Bonjour mon cher petit bien-aimé, bonjour je t’aime. Pense à moi pour que ta pensée pénètre mon âme comme un doux rayon de soleil. Comment vas-tu ce matin ? As-tu bien dormi ? Voilà deux jours que tu te couches bien tard eu égard au bacchanal [1] matinale de ta place. Quand je suis avec toi, l’égoïsme l’emporte et je voudrais que la soirée ne finisse jamais. Mais quand tu es parti, les remords m’arrivent et je suis très mécontente de moi. Ces deux dernières soirées n’ont pas dépendua de moi et pourtant elles me pèsent sur la conscience tant la responsabilité de ta tranquillité et de ta santé est une chose qui me préoccupe et qui fait partie de mon bonheur personnel. Aussi, mon cher petit bien-aimé, depuis que je sais que tu es réveillé à cinq heures du matin, je ne veux plus, quoi qu’il m’en coûte de privations, que tu veilles tard. Ce que je perdrai en plaisir de te voir, tu le gagneras en sommeil. Il n’y a donc pas à hésiter. Et puis il dépend de toi de rétablir l’équilibre en venant de bonne heure dans la journée. Aujourd’hui, par exemple, rien ne me serait plus doux que de travailler côte à côte avec toi. Je suis sûre que cela me donnerait de l’entrain et me ferait oublier mes mille petites infirmités dont je souffre pourtant beaucoup au moment même où je te griffouille ceci. Je ne sais pas ce que j’ai, mais je me sens tout à fait patraque. Je voudrais n’yb pas songer et, malgré moi, chaque mouvement que je fais me rappelle le souvenir de mes maux. Décidément je suis une Juju peu attrayante. Je me rends cette justice à moi-même en priant Dieu que de votre côté vous ne vous en aperceviez pas et que vous m’aimiez sans y regarder de trop près. En attendant, mon Toto, je vous adore autant et plus que si j’étais toute neuve.

Juliette

BnF, Mss, NAF 16371, f. 87-88
Transcription de Bénédicte Duthion assistée de Florence Naugrette

a) « dépendues ».
b) « ni ».


Bruxelles, 31 mai 1852, après-midi, 2 h.

Je ne sais pas comment tu fais pour t’acclimater à ce temps d’ours blanc. Quant à moi, je souffre, je gèle, je geins et je grelotte comme en plein hiver. J’ai du feu au poêle et j’ai remis mes vieilles nippes ouatées comme en janvier sans pouvoir me réchauffer. C’est au point que je n’ai ni force, ni courage. J’ai beau réagir sur ma paresse et sur mon malaise je ne peux pas en triompher.

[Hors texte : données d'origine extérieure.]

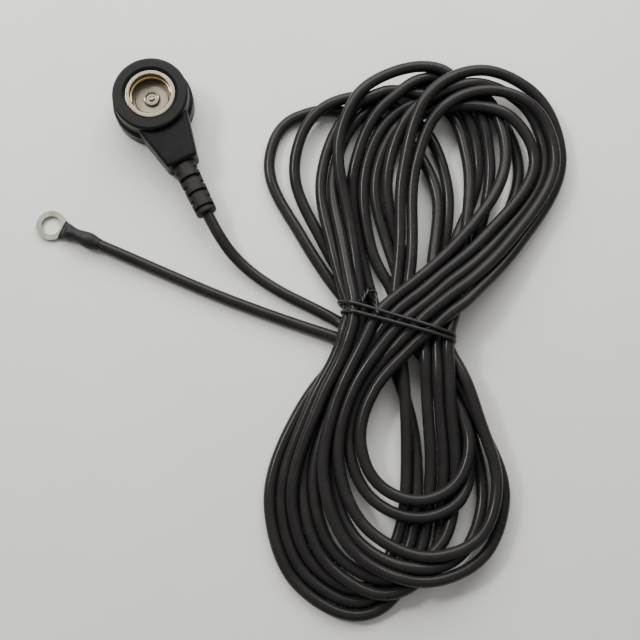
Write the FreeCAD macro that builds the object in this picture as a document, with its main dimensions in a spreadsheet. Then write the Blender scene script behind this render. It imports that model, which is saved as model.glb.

Je ne sais pas ce que cela veut dire. Pourtant je vais me mettre tout à l’heure à copire. Il ne sera pas dit que j’aurai passé deux jours sans m’imprégner de mon cher petit manuscrit [2]. J’ai l’espoir que cela me fera du bien mais j’en serais encore plus sûre si tu venais travailler auprès de moi.....

5 h. ½

Cher adoré, tu es venu je t’ai vu, j’ai vécu auprès de toi et je suis presque guérie. Je crois que si tu pouvais revenir ce soir, je serais tout à fait guérie et qu’il n’y paraîtrait plus demain. Mais si tu as ton pauvre Toto, cela ne te sera pas facile, et je ne te le demande même pas. Ce pauvre enfant, je comprends tout le besoin qu’il a de te voir après une si longue absence et après de trop douloureuses épreuves peut-être aussi [3]. Mon Victor adoré si je ne te vois [pas] je saurai que tu consoles ce pauvre affligé et, loin de t’en vouloir, je t’en aimerai encore davantage si c’est possible, et je t’attendrai avec toute la patience, tout le courage et toute la résignation de mon respect pour tes devoirs de famille, de mon dévouement pour tout ce qui t’appartient et de mon adoration pour toi. Mon Victor, tu es bien éprouvé de toutes parts dans ce moment ci, mais tu n’as jamais été plus grand, plus sublime, plus admiré et plus adoré par tout ce qui est bon et intelligent et par moi, humble femme qui t’aime à genoux comme un Dieu.

Juliette

BnF, Mss, NAF 16371, f. 89-90
Transcription de Bénédicte Duthion assistée de Florence Naugrette

Notes

[1Bacchanal : Grand bruit, tapage.

[2Victor Hugo travaille à Napoléon le Petit.

[3Le 30 mai Charles reçoit une lettre de son frère François-Victor, récemment libéré de prison, qui s’épanche et demande s’il peut venir rejoindre les siens à Bruxelles.